What is expected » Give the data a second time, exactly and in full.

Object data in JSON »
=-=-=-=-=
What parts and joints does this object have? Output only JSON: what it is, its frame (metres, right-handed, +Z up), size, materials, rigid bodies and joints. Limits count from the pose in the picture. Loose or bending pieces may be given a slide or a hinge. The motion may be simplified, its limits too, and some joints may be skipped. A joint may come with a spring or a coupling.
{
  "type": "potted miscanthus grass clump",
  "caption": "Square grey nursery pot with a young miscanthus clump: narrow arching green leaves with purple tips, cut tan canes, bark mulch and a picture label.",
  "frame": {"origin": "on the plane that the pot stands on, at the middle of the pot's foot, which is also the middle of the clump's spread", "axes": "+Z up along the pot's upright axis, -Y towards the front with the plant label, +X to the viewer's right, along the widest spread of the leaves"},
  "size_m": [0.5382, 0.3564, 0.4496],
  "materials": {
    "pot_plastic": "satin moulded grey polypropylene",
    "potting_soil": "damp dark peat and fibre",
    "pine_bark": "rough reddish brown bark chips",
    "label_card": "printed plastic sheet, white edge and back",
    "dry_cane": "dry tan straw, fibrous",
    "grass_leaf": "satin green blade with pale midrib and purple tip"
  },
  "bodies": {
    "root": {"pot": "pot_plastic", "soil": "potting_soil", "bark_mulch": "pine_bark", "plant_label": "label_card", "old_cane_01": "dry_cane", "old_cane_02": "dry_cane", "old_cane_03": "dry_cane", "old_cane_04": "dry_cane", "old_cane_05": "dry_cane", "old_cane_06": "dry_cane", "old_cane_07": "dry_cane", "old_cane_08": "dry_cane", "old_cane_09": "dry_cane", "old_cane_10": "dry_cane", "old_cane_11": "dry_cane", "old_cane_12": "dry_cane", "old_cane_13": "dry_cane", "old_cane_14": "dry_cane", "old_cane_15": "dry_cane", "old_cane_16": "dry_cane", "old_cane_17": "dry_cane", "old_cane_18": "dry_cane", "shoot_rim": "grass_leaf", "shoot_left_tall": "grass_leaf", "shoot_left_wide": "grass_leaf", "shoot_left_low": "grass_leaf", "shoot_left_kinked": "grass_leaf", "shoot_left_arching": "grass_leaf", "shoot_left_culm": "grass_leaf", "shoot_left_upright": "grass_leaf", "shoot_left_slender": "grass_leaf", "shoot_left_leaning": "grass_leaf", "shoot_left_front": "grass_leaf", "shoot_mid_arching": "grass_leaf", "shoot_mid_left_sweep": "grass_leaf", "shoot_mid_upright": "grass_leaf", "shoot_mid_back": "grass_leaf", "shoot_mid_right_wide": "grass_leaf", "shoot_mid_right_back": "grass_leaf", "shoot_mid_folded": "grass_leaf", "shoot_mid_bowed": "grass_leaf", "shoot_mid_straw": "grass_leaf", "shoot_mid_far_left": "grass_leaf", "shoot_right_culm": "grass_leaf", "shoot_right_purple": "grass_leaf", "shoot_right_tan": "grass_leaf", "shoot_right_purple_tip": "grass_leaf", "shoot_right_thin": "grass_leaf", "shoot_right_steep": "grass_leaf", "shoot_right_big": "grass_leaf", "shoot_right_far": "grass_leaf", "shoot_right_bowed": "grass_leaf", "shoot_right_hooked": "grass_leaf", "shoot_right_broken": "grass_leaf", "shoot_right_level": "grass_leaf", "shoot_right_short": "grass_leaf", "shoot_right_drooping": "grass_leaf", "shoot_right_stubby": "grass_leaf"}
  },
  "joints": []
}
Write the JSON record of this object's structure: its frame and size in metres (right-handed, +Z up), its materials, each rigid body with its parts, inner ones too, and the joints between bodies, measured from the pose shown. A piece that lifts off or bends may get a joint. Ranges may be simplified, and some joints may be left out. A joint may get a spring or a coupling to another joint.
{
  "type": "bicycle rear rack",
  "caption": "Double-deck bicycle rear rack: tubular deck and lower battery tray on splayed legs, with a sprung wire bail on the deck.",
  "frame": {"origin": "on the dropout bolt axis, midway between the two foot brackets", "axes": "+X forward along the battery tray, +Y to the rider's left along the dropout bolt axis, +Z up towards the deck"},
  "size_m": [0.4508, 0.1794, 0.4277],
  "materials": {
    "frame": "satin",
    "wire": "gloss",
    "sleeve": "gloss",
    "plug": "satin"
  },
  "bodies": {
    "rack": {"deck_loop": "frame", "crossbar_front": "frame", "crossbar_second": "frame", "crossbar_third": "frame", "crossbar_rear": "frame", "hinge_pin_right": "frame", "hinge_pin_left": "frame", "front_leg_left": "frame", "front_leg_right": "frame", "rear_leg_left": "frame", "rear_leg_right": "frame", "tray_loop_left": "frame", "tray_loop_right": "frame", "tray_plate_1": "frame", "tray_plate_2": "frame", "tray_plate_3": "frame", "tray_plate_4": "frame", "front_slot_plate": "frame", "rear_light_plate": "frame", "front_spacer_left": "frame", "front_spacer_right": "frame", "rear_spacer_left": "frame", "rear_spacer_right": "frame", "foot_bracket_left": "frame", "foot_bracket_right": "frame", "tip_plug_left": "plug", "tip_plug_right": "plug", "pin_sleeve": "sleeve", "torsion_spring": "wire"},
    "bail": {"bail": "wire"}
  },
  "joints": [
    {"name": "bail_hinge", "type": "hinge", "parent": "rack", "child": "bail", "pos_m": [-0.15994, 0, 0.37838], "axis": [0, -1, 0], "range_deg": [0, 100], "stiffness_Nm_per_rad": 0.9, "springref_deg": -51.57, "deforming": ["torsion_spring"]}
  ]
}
=-=-=-=-=
Task solution »
What parts and joints does this object have? Output only JSON: what it is, its frame (metres, right-handed, +Z up), size, materials, rigid bodies and joints. Limits count from the pose in the picture. Loose or bending pieces may be given a slide or a hinge. The motion may be simplified, its limits too, and some joints may be skipped. A joint may come with a spring or a coupling.
{
  "type": "potted miscanthus grass clump",
  "caption": "Square grey nursery pot with a young miscanthus clump: narrow arching green leaves with purple tips, cut tan canes, bark mulch and a picture label.",
  "frame": {"origin": "on the plane that the pot stands on, at the middle of the pot's foot, which is also the middle of the clump's spread", "axes": "+Z up along the pot's upright axis, -Y towards the front with the plant label, +X to the viewer's right, along the widest spread of the leaves"},
  "size_m": [0.5382, 0.3564, 0.4496],
  "materials": {
    "pot_plastic": "satin moulded grey polypropylene",
    "potting_soil": "damp dark peat and fibre",
    "pine_bark": "rough reddish brown bark chips",
    "label_card": "printed plastic sheet, white edge and back",
    "dry_cane": "dry tan straw, fibrous",
    "grass_leaf": "satin green blade with pale midrib and purple tip"
  },
  "bodies": {
    "root": {"pot": "pot_plastic", "soil": "potting_soil", "bark_mulch": "pine_bark", "plant_label": "label_card", "old_cane_01": "dry_cane", "old_cane_02": "dry_cane", "old_cane_03": "dry_cane", "old_cane_04": "dry_cane", "old_cane_05": "dry_cane", "old_cane_06": "dry_cane", "old_cane_07": "dry_cane", "old_cane_08": "dry_cane", "old_cane_09": "dry_cane", "old_cane_10": "dry_cane", "old_cane_11": "dry_cane", "old_cane_12": "dry_cane", "old_cane_13": "dry_cane", "old_cane_14": "dry_cane", "old_cane_15": "dry_cane", "old_cane_16": "dry_cane", "old_cane_17": "dry_cane", "old_cane_18": "dry_cane", "shoot_rim": "grass_leaf", "shoot_left_tall": "grass_leaf", "shoot_left_wide": "grass_leaf", "shoot_left_low": "grass_leaf", "shoot_left_kinked": "grass_leaf", "shoot_left_arching": "grass_leaf", "shoot_left_culm": "grass_leaf", "shoot_left_upright": "grass_leaf", "shoot_left_slender": "grass_leaf", "shoot_left_leaning": "grass_leaf", "shoot_left_front": "grass_leaf", "shoot_mid_arching": "grass_leaf", "shoot_mid_left_sweep": "grass_leaf", "shoot_mid_upright": "grass_leaf", "shoot_mid_back": "grass_leaf", "shoot_mid_right_wide": "grass_leaf", "shoot_mid_right_back": "grass_leaf", "shoot_mid_folded": "grass_leaf", "shoot_mid_bowed": "grass_leaf", "shoot_mid_straw": "grass_leaf", "shoot_mid_far_left": "grass_leaf", "shoot_right_culm": "grass_leaf", "shoot_right_purple": "grass_leaf", "shoot_right_tan": "grass_leaf", "shoot_right_purple_tip": "grass_leaf", "shoot_right_thin": "grass_leaf", "shoot_right_steep": "grass_leaf", "shoot_right_big": "grass_leaf", "shoot_right_far": "grass_leaf", "shoot_right_bowed": "grass_leaf", "shoot_right_hooked": "grass_leaf", "shoot_right_broken": "grass_leaf", "shoot_right_level": "grass_leaf", "shoot_right_short": "grass_leaf", "shoot_right_drooping": "grass_leaf", "shoot_right_stubby": "grass_leaf"}
  },
  "joints": []
}
Write the JSON record of this object's structure: its frame and size in metres (right-handed, +Z up), its materials, each rigid body with its parts, inner ones too, and the joints between bodies, measured from the pose shown. A piece that lifts off or bends may get a joint. Ranges may be simplified, and some joints may be left out. A joint may get a spring or a coupling to another joint.
{
  "type": "bicycle rear rack",
  "caption": "Double-deck bicycle rear rack: tubular deck and lower battery tray on splayed legs, with a sprung wire bail on the deck.",
  "frame": {"origin": "on the dropout bolt axis, midway between the two foot brackets", "axes": "+X forward along the battery tray, +Y to the rider's left along the dropout bolt axis, +Z up towards the deck"},
  "size_m": [0.4508, 0.1794, 0.4277],
  "materials": {
    "frame": "satin",
    "wire": "gloss",
    "sleeve": "gloss",
    "plug": "satin"
  },
  "bodies": {
    "rack": {"deck_loop": "frame", "crossbar_front": "frame", "crossbar_second": "frame", "crossbar_third": "frame", "crossbar_rear": "frame", "hinge_pin_right": "frame", "hinge_pin_left": "frame", "front_leg_left": "frame", "front_leg_right": "frame", "rear_leg_left": "frame", "rear_leg_right": "frame", "tray_loop_left": "frame", "tray_loop_right": "frame", "tray_plate_1": "frame", "tray_plate_2": "frame", "tray_plate_3": "frame", "tray_plate_4": "frame", "front_slot_plate": "frame", "rear_light_plate": "frame", "front_spacer_left": "frame", "front_spacer_right": "frame", "rear_spacer_left": "frame", "rear_spacer_right": "frame", "foot_bracket_left": "frame", "foot_bracket_right": "frame", "tip_plug_left": "plug", "tip_plug_right": "plug", "pin_sleeve": "sleeve", "torsion_spring": "wire"},
    "bail": {"bail": "wire"}
  },
  "joints": [
    {"name": "bail_hinge", "type": "hinge", "parent": "rack", "child": "bail", "pos_m": [-0.15994, 0, 0.37838], "axis": [0, -1, 0], "range_deg": [0, 100], "stiffness_Nm_per_rad": 0.9, "springref_deg": -51.57, "deforming": ["torsion_spring"]}
  ]
}